Protecting company intangible assets
You and your executive team can protect your company’s intangible assets through a combination of legal contracts and protective filings. You may choose to protect intellectual property through patent, trademark and copyright filings. You will often need to protect your company’s intellectual property through protective contract provisions in license agreements and other customer or vendor agreements. Contracts with your employees also provide important safeguards, including non-competition agreements, confidentiality provisions and assignment of invention agreements, to assist in preserving company value.
Raising Capital For Growth Initiatives
Growth oriented companies often look to private equity groups for additional investment. Legal documentation defines the investors’ rights and shields the company from exposure. You may need to amend your company’s operating agreement or corporate by-laws to define the new investors’ economic rights. The operating agreement or shareholder agreement may provide contract rights that limit transfers of any new stock or securities that are issued in connection with the investment. Your company may need to issue a private placement memorandum and subscription agreement in order to comply with applicable securities laws and regulations and to protect your company from potential securities related claims.

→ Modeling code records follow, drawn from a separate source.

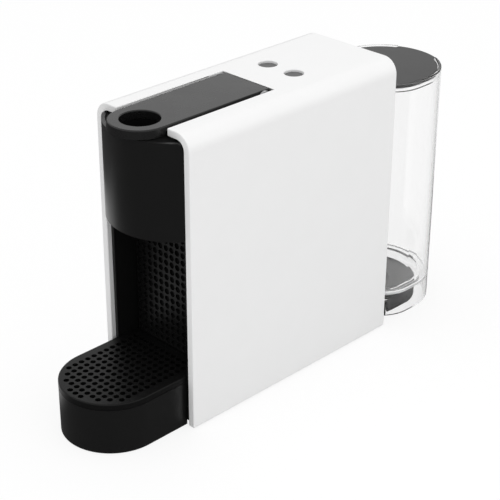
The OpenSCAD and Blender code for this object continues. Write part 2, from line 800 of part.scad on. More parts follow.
module flow_rotor() {
  color("#2060a0") difference() {
    union() {
      zcyl(3.5, meter_x, meter_y, meter_z0 + 2.4, meter_z1 - 3.2);
      for (a = [0:60:300]) translate([meter_x, meter_y, 0]) rotate(a)
        box3(2, meter_r - 3, -0.6, 0.6, meter_z0 + 2.6, meter_z1 - 3.6);
    }
    zcyl(1.5 + run_fit, meter_x, meter_y, meter_z0, meter_z1);
  }
}

module suction_hose() {
  z = port_z;
  color("#dcdcdc") route([[0, socket_y - socket_r - 0.3, z], [0, rear_wall_y - 5, z],
    [meter_x, rear_wall_y - 5, z], [meter_x, meter_y + meter_r + 5, z]], hose_r);
}

module pump_hose() {
  color("#dcdcdc") route([[meter_x, meter_y - meter_r - 5, port_z], [meter_x, pump_y1 - 10, port_z],
    [meter_x, pump_y1 - 10, hose_top_z], [pump_x, pump_rear_y + 4, hose_top_z],
    [pump_x, pump_rear_y + 4, pump_z], [pump_x, pump_rear_y, pump_z]], hose_r);
}

module pressure_hose() {
  color("#dcdcdc") route([[pump_x, pump_front_y, pump_z], [pump_x, rise_y, pump_z], [pump_x, rise_y, feed_z],
    [pump_x, block_y0 + 4, feed_z]], hose_r);
}

module brew_hose() {
  color("#dcdcdc") route([[0, block_y0 + 8, hose_z], [0, feed_y, hose_z], [0, feed_y, rail_z]], hose_r);
}

// Control board on the left side frame, held off it by four posts
module control_board() {
  x0 = -bay_half + 3;
  color("#1f5a34") difference() {
    union() {
      box3(x0, x0 + 1.6, board_y0, board_y1, board_z0, board_top_z);
      for (p = board_spots) xcyl(3, -bay_half, x0 + small, p[0], p[1]);
    }
    for (p = board_spots) xcyl(1.3, -bay_half - 1, x0 + 3, p[0], p[1]);
  }
}

board_y0 = bin_y1 + 10;
board_y1 = pump_y1 - 16;
board_top_z = shelf_z - 7;
board_z0 = board_top_z - 48;
board_spots = [for (y = [board_y0 + 4, board_y1 - 4], z = [board_z0 + 4, board_top_z - 4]) [y, z]];

module board_parts() {
  x0 = -bay_half + 4.6;
  color("#30343c") {
    box3(x0, x0 + 14, board_y0 + 4, board_y0 + 16, board_z0 + 8, board_z0 + 24);
    box3(x0, x0 + 10, board_y0 + 4, board_y0 + 15, board_z0 + 28, board_z0 + 40);
    for (i = [1:3]) xcyl(4, x0, x0 + 12, board_y1 - 6, board_z0 + 11 * i);
  }
}

// Board under the cover's top with a carrier between the side frames
module button_board() {
  color("#1f5a34") difference() {
    union() {
      box3(-bay_half, bay_half, button_y - 8, button_y + 8, board_z1 - carrier_drop, board_z1 - board_t);
      box3(-24, 24, button_y - 8, button_y + 8, board_z1 - board_t - small, board_z1);
    }
    both_sides() zcyl(1.3, 20, button_y, board_z1 - 6, board_z1 + 1, $fn = 24);
  }
}

module button_switches() {
  color("#303030") both_sides() {
    box3(button_x - 3, button_x + 3, button_y - 3, button_y + 3, board_z1, switch_z1 - 1.2);
    zcyl(1.6, button_x, button_y, switch_z1 - 1.2 - small, switch_z1);
  }
}

// Button: a cap in the cover's hole, a flange that keeps it in, and a stem over the switch
module button(x) {
  stem_z = switch_z1 + button_travel + 0.2;
  zcyl(button_r, x, button_y, cover_in_z - 3, button_top_z);
  zcyl(flange_r, x, button_y, cover_in_z - 3, cover_in_z - slide_gap);
  zcyl(2, x, button_y, stem_z, cover_in_z - 3 + small);
}

module short_button() {
  color("#757575") button(-button_x);
}

module long_button() {
  color("#757575") button(button_x);
}

// Wires from the cord gland to the control board and on to the button board
module wire_loom() {
  low_z = board_z1 - carrier_drop - 10;
  color("#303030") route([[-dock_half + gland_in, gland_y, gland_z], [wire_x, gland_y, gland_z],
    [wire_x, rear_wall_y - 5, gland_z], [loom_x, rear_wall_y - 5, gland_z + 40],
    [loom_x, loom_y, gland_z + 60], [loom_x, loom_y, low_z], [loom_x, button_y, low_z],
    [loom_x, button_y, board_z1 - carrier_drop]], wire_r);
}

module dock_seal() {
  color("#101010") difference() {
    zcyl(valve_r + 4, 0, socket_y, socket_z, socket_z + seal_t);
    zcyl(valve_r + 0.6, 0, socket_y, socket_z - 1, socket_z + seal_t + 1);
  }
}

// Rubber gland in the dock's left side, with the bore that a mains lead goes through
module cord_gland() {
  color("#101010") difference() {
    xcyl(gland_out_r - 0.1, -dock_half - 1.5, -dock_half + gland_in, gland_y, gland_z);
    xcyl(gland_r, -dock_half - 2.5, -dock_half + gland_in + 1, gland_y, gland_z);
  }
}

foot_spots = [[-26, front_y + 13], [26, front_y + 13], [-18, dock_arc_y + 8], [18, dock_arc_y + 8]];

module feet() {
  color("#151515") for (p = foot_spots) zcyl(foot_r, p[0], p[1], 0, foot_h);
}

module base_screws() {
  color("silver") for (p = screw_spots) {
    zcyl(1.2, p[0], p[1], foot_h, floor_z + 5);
    zcyl(2.6, p[0], p[1], foot_h - 1.2, foot_h);
  }
}

// Screws that hold the button board's carrier
module board_screws() {
  color("silver") both_sides() {
    zcyl(1.2, 20, button_y, board_z1 - 5, board_z1 + small);
    zcyl(2.4, 20, button_y, board_z1, board_z1 + 1.6);
  }
}

// Screws that hold the control board to its posts
module frame_screws() {
  x0 = -bay_half + 4.6;
  color("silver") for (p = board_spots) {
    xcyl(1.2, x0 - 4, x0 + small, p[0], p[1]);
    xcyl(2.4, x0, x0 + 1.6, p[0], p[1]);
  }
}

// Drip tray: a round-nosed tub in front, with a shelf under the bin behind it
module drip_tray() {
  low_z = 0.8;
  step_y = front_y + 1.5;
  in_half = tray_half - tray_wall;
  color("#181818") difference() {
    union() {
      arch_block(tray_half, tray_arc_y, step_y, low_z, grid_z0);
      box3(-tray_half, tray_half, step_y - small, recess_y - slide_gap, drawer_floor_z, grid_z0);
      box3(-tray_half, tray_half, recess_y - slide_gap - small, bin_y1, drawer_floor_z, drawer_floor_z + 2.4);
    }
    arch_block(in_half, tray_arc_y, step_y - tray_wall, low_z + 2.4, grid_z0 + 1);
    box3(-in_half, in_half, step_y - tray_wall - small, recess_y - slide_gap - tray_wall,
      drawer_floor_z + 2.4, grid_z0 + 1);
  }
}

// Used-capsule bin, open at the top, whose front is the back wall of the cup recess
module capsule_bin() {
  z0 = drawer_floor_z + 2.4;
  color("#161616") difference() {
    box3(-bin_half, bin_half, recess_y, bin_y1, z0, bin_z1);
    box3(-bin_half + bin_wall, bin_half - bin_wall, recess_y + bin_wall, bin_y1 - bin_wall,
      z0 + bin_wall, bin_z1 + 1);
  }
}

grid_cols = floor((tray_half - 6) / hole_pitch);
grid_rows = floor((recess_y - nose_y - 8) / hole_pitch);
grid_spots = [for (i = [-grid_cols:grid_cols], j = [0:grid_rows])
  let (x = i * hole_pitch, y = nose_y + 4.6 + j * hole_pitch)
  if (y > tray_arc_y || norm([x, y - tray_arc_y]) < tray_half - 3.4) [x, y]];

// Drip grid: a cap over the tray with rows of round holes
module drip_grid() {
  back_y = recess_y - slide_gap - 0.3;
  color("#1c1c1c") difference() {
    arch_block(tray_half, tray_arc_y, back_y, grid_z0 + slide_gap, tray_h);
    arch_block(tray_half - 1.6, tray_arc_y, back_y - 1.6, grid_z0 - 1, tray_h - grid_t);
    for (p = grid_spots) zcyl(hole_d / 2, p[0], p[1], tray_h - grid_t - 1, tray_h + 1, $fn = 24);
  }
}

// Clear tank with a skirt round the dock, a floor with the valve's collar, and a ledge for the lid
module water_tank() {
  floor_top = tank_floor_z + tank_floor_t;
  color([0.92, 0.95, 0.97, 0.4]) difference() {
    tank_block(0, tank_lift, tank_top);
    tank_block(tank_wall, floor_top, ledge_z1 - ledge_t);
    tank_block(tank_wall + ledge_w, floor_top + small, tank_top + 1);
    tank_block(tank_wall, ledge_z1, tank_top + 1);
    // Hollow of the skirt, open towards the cover for the dock
    tank_block(tank_wall, tank_lift - 1, tank_floor_z);
    box3(-dock_half - 1, dock_half + 1, tank_y0 - 1, tank_y0 + tank_corner_r + 1,
      tank_lift - 1, tank_floor_z);
    zcyl(valve_r + 1.4, 0, socket_y, tank_floor_z - 1, floor_top + 1);
    // Notch in the skirt over the cord gland
    box3(-tank_half - 1, -dock_half, tank_y0 - 1, gland_y + gland_out_r + 3, -1, dock_top - 0.6);
  }
}

// Valve seat pressed in the tank's floor, whose nose stands in the dock's socket
module valve_seat() {
  nose_z = socket_z + seal_t + slide_gap;
  floor_top = tank_floor_z + tank_floor_t;
  color("#e0e0e0") difference() {
    union() {
      zcyl(valve_r + 1.3, 0, socket_y, nose_z, floor_top + 2);
      zcyl(valve_r + 3.4, 0, socket_y, floor_top, floor_top + 2);
    }
    zcyl(valve_r, 0, socket_y, nose_z + 2, floor_top + 3);
    zcyl(2.4, 0, socket_y, nose_z - 1, nose_z + 3);
  }
}

// Valve plunger: a disc on its seat with a guide stem
module valve_plunger() {
  seat_z = socket_z + seal_t + slide_gap + 2;
  color("#c03028") {
    zcyl(valve_r - 0.6, 0, socket_y, seat_z, seat_z + 1.6);
    zcyl(1.5, 0, socket_y, seat_z - 1.6, seat_z + 1.6 + spring_len + 1);
  }
}

// Spring over the plunger, drawn as a sleeve of its outer size
module valve_spring() {
  seat_z = socket_z + seal_t + slide_gap + 3.6;
  color("silver") difference() {
    zcyl(2.9, 0, socket_y, seat_z, seat_z + spring_len);
    zcyl(2, 0, socket_y, seat_z - 1, seat_z + spring_len + 1);
  }
}

// Smoked lid that lies on the tank's ledge
module tank_lid() {
  gap = 0.4;
  edge = tank_wall + gap;
  rim = edge + ledge_w + gap;
  drop = 5;
  color("#4a4a4a") {
    tank_block(edge, lid_z0, lid_z1);
    difference() {
      tank_block(rim, lid_z0 - drop, lid_z0 + small);
      tank_block(rim + 2, lid_z0 - drop - 1, lid_z0 - small);
    }
  }
}

outer_cover();
side_frame_left();
side_frame_right();
base_chassis();
dock_cover();
rear_wall();
bulkhead();
mid_shelf();
head_cover();
head_floor();
head_deck();
brew_frame();
extraction_plate();
coffee_spout();
capsule_guide();
hinge_pin();
thermoblock();
heater_tube();
thermostats();
pump_body();
pump_coil();
pump_mounts();
flow_meter_body();
flow_meter_lid();
suction_hose();
pump_hose();
pressure_hose();
brew_hose();
control_board();
board_parts();
button_board();
button_switches();
wire_loom();
dock_seal();
cord_gland();
feet();
base_screws();
frame_screws();
board_screws();
lever();
cam_plates();
brew_cage();
injector_plate();
cage_seal();
short_button();
long_button();
drip_tray();
capsule_bin();
drip_grid();
water_tank();
valve_seat();
tank_lid();
valve_plunger();
valve_spring();
pump_plunger();
flow_rotor();
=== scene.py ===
# Slim pod coffee machine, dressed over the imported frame
import json
import math

import bmesh
import bpy
from mathutils import Matrix, Vector


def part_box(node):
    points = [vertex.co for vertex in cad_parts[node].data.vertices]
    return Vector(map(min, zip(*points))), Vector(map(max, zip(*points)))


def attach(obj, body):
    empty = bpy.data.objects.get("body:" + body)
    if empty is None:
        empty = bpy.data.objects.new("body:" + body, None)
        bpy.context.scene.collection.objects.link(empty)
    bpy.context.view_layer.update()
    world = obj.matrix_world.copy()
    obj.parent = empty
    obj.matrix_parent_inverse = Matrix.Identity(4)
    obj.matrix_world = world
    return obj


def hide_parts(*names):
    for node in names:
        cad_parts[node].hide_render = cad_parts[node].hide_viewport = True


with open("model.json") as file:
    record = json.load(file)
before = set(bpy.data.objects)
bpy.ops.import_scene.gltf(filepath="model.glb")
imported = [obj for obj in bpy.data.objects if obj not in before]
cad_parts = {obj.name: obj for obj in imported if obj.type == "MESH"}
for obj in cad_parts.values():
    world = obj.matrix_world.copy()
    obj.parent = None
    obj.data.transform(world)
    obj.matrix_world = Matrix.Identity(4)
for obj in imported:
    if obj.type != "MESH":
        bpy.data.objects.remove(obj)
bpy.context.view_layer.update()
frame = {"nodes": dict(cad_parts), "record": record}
scene = bpy.context.scene
mm = 0.001
past = 1.0      # mm that a cutting shape reaches past what it cuts
near = 0.01     # mm within which a corner counts as lying on a plane
aligned = 0.9   # part of an edge's direction that counts as along an axis
sides = (-1, 1)
print("frame loaded:", len(frame["nodes"]), "nodes")


def corners(node):  # lowest and highest corner of a CAD node, in mm
    low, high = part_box(node)
    return low / mm, high / mm


def hexLinear(code):
    parts = [int(code[i:i + 2], 16) / 255 for i in (1, 3, 5)]
    return tuple(p / 12.92 if p <= 0.04045 else ((p + 0.055) / 1.055) ** 2.4 for p in parts) + (1.0,)


def addNode(tree, kind, settings=None, links=None):
    node = tree.nodes.new(kind)
    for name, value in (settings or {}).items():
        if isinstance(name, str) and hasattr(node, name):
            setattr(node, name, value)
        else:
            node.inputs[name].default_value = value
    for name, source in (links or {}).items():
        tree.links.new(source, node.inputs[name])
    return node


# Shapes, all worked in millimetres

def boxMesh(x0, x1, y0, y1, z0, z1):
    bm = bmesh.new()
    bmesh.ops.create_cube(bm, size=1.0)
    bmesh.ops.scale(bm, vec=(x1 - x0, y1 - y0, z1 - z0), verts=bm.verts)
    bmesh.ops.translate(bm, vec=((x0 + x1) / 2, (y0 + y1) / 2, (z0 + z1) / 2), verts=bm.verts)
    return bm


def bevelWhere(bm, test, offset, segments=3, cornerAngle=0.3):
    # rounds the real corners that test picks by their middle and direction
    chosen = [e for e in bm.edges if e.calc_face_angle(0) > cornerAngle
              and test((e.verts[0].co + e.verts[1].co) / 2, (e.verts[1].co - e.verts[0].co).normalized())]
    bmesh.ops.bevel(bm, geom=chosen, offset=offset, offset_type="OFFSET", affect="EDGES",
                    segments=segments, profile=0.5, material=-1)


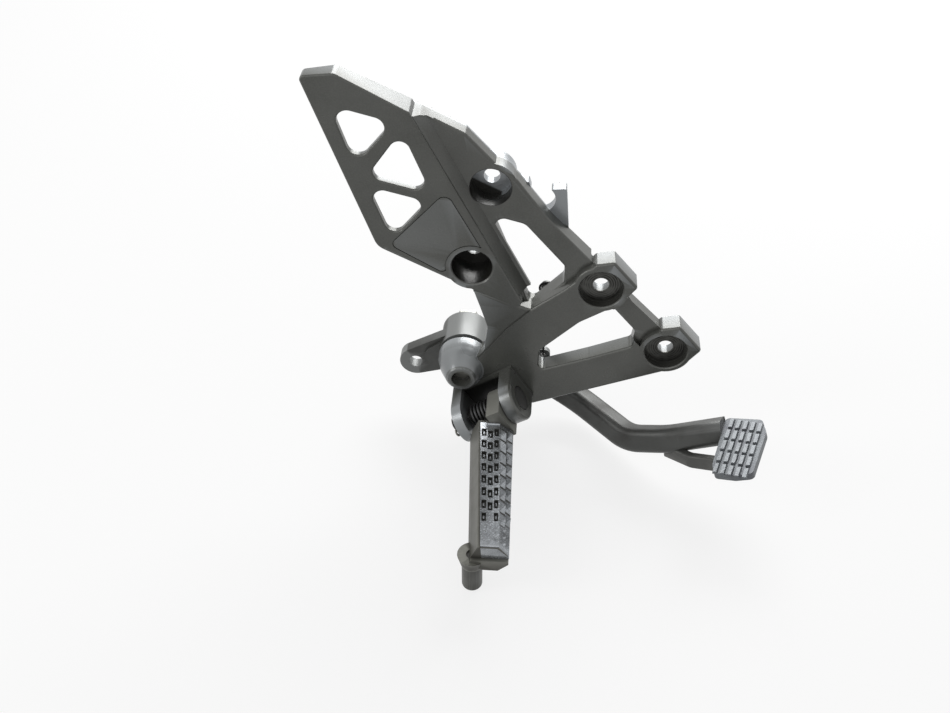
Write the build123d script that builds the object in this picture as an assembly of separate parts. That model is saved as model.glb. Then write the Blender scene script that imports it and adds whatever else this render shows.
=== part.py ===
"""Right-hand footrest hanger of a road motorcycle, in millimetres.

Frame: +X forward, +Y inboard (towards the frame), +Z up.
Origin: axis of the upper frame bolt, on the face that bolts to the frame.
The hanger is one aluminium casting: heel guard, brake cylinder web, two arms,
the pedal pivot boss and the clevis of the folding footpeg.
"""
from build123d import *
import math
import os

os.makedirs("parts", exist_ok=True)

# Frame bolts: M8 in counterbored bosses
frame_bolt_hole = 8.4
frame_bolt_counterbore = 22.7
frame_bolt_seat_depth = 5.0
lower_bolt_x = 37.8
lower_bolt_z = -40.3
boss_radius = 14.5

# Brake master cylinder bolts, one above the other
cylinder_hole = 8.4
cylinder_counterbore = 21.0
cylinder_boss_radius = 13.5
cylinder_bolt_x = -67.1
cylinder_bolt_z = 10.9
cylinder_bolt_pitch = 45.4
cylinder_lean = 11.3

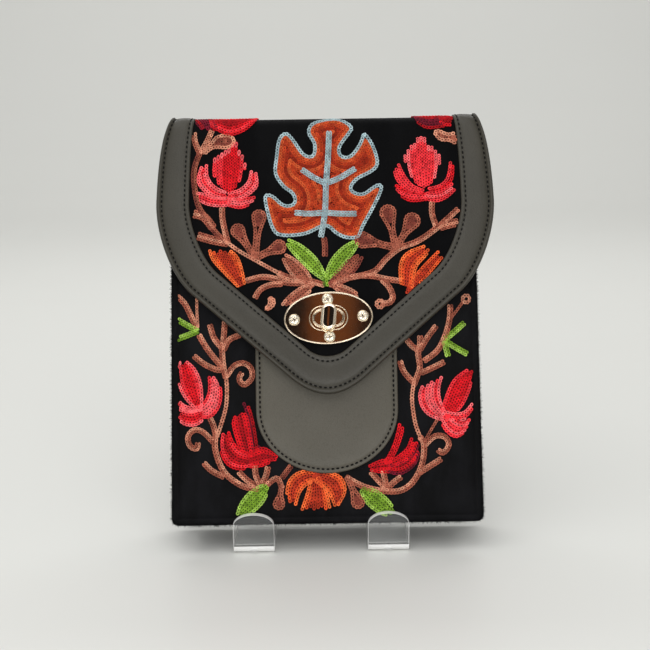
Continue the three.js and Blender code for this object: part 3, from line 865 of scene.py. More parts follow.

Several common investment structures for a private invest- ment include preferred stock or units, common stock or units, participating preferred stock or units, convertible promissory notes and warrants (options to acquire stock or units in the future for a defined exercise price). Common issues that arise in the course of investor negotiations include investor rights in company governance (e.g., board seat, veto rights over certain defined actions and voting rights), future equity dilution if new investors or key employees are issued equity, future adjustments to investor equity based on post investment performance, and staged investment structures (i.e., the investors contribute additional post-closing funds as goals are achieved).
You can use an employee incentive equity or compensation plan as a tool to protect the value that key employees provide to your business. Equity plans can include sales or grants of stock or units, options to acquire equity in the future and specially tailored cash bonus plans. Some cash bonus plans may provide special payouts on the successful sale of a company, which provides management a powerful incentive to remain with a company through the completion of a transaction. Vesting provisions help protect a company from risk that it will have to make a payment if the employee chooses to follow another opportunity or does not satisfy performance goals.
One frequently used tool to incentivize a key employee is a profits interest. A profits interest is normally attractive to an employee because, if structured properly, the employee is not taxed at the time of grant and future payments on exit can qualify for capital gain treatment if the company is sold at a profit. Meanwhile, if a company does not increase in value or produce operating profits after the grant, its preexisting owners will not experience economic dilution.
Corporate governance and shareholder agreements
Executives and owners should periodically review your company’s operating agreement, By-Laws and any applicable shareholder agreements to ensure that your company’s and its stakeholders’ interests are properly governed in light of current events, business strategies and legal developments. Operating and shareholder agreements often provide rules that limit or prohibit shareholders from transferring equity to certain parties, provide options or requirements that a company purchase equity from the owners in certain circumstances, such as termination of employment, death, disability, or bankruptcy, and require a company to make cash distributions to shareholders or partners if a company is a tax flow-through entity.
Defending and/or settling disputes with third parties in a cost efficient manner, potentially including former employees or governmental regulatory agencies, directly protects your company’s cash resources as well as its (and your) reputation. Creating an employee handbook with appropriate legal provisions can reduce the probability and impact of litigation with former employees.
Other key contracts:
Other key contracts often include finance-related contracts with lenders (e.g., promissory notes, security agreements, inter-creditor agreement, etc.), lease agreements with landlords, and key vendor and customer agreements. Contract terms must protect company access to critical assets and resources
Companies that are poised for growth often accelerate their growth process through acquisitions of smaller companies that will add a critical market segment, technology or other component to the business. Legal due diligence and review of the target company’s contracts and legal rights (including the strength of intellectual property protection) helps the acquirer measure the value of the target’s business. Legal negotiation and documents play a key role in accomplishing the acquisition, including preparing and negotiating a letter of intent, drafting and negotiating the purchase contract and designing contracts with key employees of the target company.
A privately-held company’s likely exit strategy should influence all of its le- gal decisions. Common exits include a sale to a strategic or financial buyer, management buyout, partial sale through a company recapitalization trans action, transfer to a family member or members, initial public offering and sale to an ESOP (employee stock ownership plan).
Your privately-held company’s executive team can use strategic legal planning to maximize and protect the value of your company’s tangible and intangible assets and to support your company’s overall business strategy.